(Dataset records)
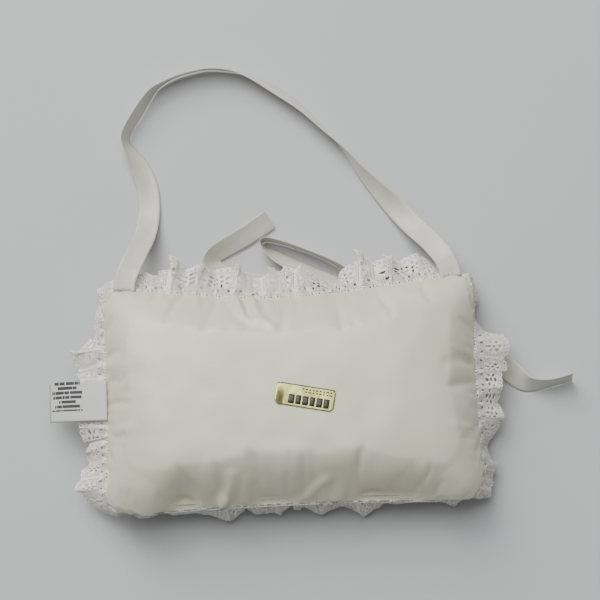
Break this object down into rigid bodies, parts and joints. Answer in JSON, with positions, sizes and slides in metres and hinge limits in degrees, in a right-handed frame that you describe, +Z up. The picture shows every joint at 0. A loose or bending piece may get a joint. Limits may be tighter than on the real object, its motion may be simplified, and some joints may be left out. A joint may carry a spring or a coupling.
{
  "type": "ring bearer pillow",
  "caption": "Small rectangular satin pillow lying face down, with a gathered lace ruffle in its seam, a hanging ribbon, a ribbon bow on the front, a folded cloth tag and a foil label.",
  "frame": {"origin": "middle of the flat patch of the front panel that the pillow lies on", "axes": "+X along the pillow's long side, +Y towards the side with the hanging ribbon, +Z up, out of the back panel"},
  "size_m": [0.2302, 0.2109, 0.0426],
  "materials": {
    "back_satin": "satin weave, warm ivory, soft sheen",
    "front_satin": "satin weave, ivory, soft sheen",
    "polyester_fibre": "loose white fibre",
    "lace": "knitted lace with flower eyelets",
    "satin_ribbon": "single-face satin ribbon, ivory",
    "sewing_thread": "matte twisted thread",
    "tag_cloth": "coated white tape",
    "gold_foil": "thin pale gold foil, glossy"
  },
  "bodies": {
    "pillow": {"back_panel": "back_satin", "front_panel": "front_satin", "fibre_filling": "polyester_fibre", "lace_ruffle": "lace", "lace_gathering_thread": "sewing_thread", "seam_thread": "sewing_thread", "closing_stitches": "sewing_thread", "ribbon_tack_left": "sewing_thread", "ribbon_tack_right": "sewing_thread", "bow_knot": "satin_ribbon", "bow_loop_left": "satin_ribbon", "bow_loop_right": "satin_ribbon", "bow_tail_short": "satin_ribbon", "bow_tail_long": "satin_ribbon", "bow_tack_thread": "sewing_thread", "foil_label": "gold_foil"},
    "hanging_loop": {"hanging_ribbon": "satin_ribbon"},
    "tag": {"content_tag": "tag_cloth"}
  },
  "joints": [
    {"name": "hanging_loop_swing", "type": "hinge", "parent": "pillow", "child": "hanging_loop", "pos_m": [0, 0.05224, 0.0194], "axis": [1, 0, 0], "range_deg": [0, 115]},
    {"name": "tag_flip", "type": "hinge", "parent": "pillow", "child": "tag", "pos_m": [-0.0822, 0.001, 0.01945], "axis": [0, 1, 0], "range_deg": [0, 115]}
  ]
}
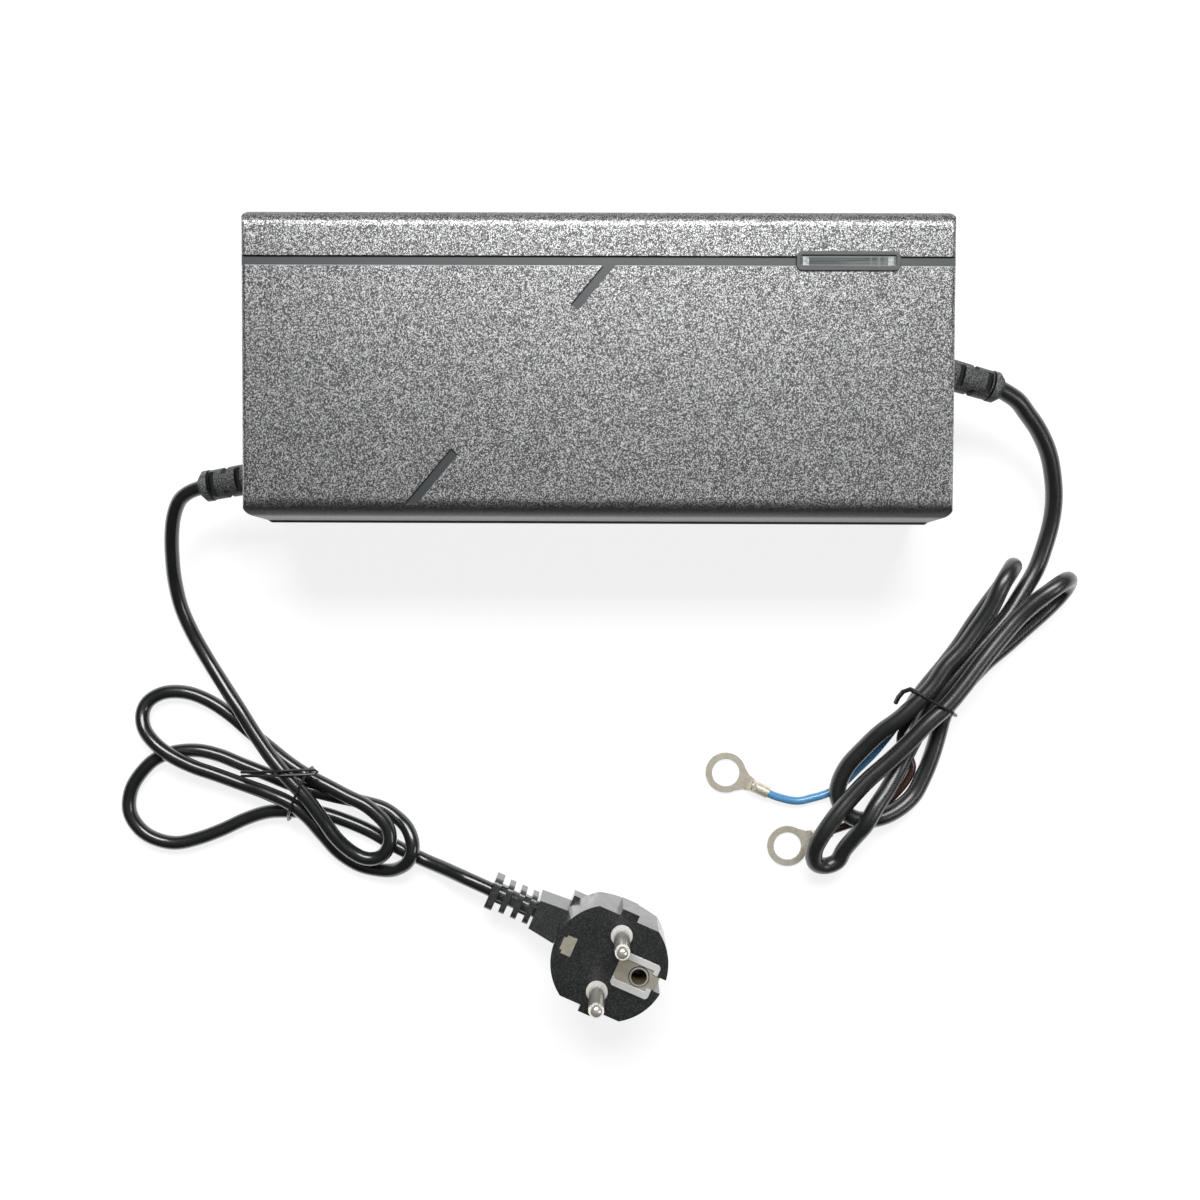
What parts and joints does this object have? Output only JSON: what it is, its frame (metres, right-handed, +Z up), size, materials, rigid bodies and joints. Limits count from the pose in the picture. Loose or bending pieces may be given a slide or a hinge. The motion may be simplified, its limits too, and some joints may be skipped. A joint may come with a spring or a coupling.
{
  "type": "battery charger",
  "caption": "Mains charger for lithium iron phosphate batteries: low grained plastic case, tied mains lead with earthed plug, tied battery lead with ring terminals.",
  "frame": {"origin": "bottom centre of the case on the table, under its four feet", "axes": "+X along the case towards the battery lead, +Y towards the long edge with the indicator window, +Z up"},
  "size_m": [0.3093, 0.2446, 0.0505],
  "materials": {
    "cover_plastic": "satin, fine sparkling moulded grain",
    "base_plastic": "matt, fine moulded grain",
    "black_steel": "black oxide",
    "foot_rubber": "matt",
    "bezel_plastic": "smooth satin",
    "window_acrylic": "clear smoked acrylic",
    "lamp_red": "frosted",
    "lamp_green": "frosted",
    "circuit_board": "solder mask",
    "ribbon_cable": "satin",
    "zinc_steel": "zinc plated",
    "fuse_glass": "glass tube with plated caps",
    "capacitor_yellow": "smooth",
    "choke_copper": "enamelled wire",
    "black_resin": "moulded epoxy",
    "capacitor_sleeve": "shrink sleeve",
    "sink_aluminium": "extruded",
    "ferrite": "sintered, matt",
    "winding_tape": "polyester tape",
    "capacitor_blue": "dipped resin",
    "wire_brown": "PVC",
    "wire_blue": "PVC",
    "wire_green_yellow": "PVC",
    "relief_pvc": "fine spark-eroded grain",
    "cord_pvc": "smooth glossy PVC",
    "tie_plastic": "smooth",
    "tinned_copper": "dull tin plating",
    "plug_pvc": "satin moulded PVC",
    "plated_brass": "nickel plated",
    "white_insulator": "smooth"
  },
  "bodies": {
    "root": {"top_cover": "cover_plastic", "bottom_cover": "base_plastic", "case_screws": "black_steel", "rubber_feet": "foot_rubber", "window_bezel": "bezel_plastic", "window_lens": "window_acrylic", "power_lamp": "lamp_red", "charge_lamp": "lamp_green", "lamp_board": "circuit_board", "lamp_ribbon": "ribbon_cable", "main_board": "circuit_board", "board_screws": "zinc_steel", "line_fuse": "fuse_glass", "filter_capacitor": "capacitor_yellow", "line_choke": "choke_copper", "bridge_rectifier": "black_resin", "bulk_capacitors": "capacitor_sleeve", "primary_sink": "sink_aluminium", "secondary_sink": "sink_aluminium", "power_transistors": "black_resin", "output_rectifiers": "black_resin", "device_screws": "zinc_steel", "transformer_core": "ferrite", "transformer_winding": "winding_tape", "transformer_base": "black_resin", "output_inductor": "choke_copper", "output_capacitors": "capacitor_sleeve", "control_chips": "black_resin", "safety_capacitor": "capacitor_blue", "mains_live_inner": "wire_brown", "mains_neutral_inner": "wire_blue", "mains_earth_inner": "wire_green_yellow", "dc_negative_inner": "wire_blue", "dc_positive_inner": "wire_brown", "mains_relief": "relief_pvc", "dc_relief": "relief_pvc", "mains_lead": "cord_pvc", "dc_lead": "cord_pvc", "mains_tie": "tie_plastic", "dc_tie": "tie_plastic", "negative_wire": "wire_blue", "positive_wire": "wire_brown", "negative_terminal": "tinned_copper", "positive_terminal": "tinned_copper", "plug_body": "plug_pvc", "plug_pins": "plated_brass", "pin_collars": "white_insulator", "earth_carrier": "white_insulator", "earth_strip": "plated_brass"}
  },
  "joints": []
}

### Problem to solve
In the entries above, locate every line with the word "rigid" and copy it.

### Exercise answer
Break this object down into rigid bodies, parts and joints. Answer in JSON, with positions, sizes and slides in metres and hinge limits in degrees, in a right-handed frame that you describe, +Z up. The picture shows every joint at 0. A loose or bending piece may get a joint. Limits may be tighter than on the real object, its motion may be simplified, and some joints may be left out. A joint may carry a spring or a coupling.
What parts and joints does this object have? Output only JSON: what it is, its frame (metres, right-handed, +Z up), size, materials, rigid bodies and joints. Limits count from the pose in the picture. Loose or bending pieces may be given a slide or a hinge. The motion may be simplified, its limits too, and some joints may be skipped. A joint may come with a spring or a coupling.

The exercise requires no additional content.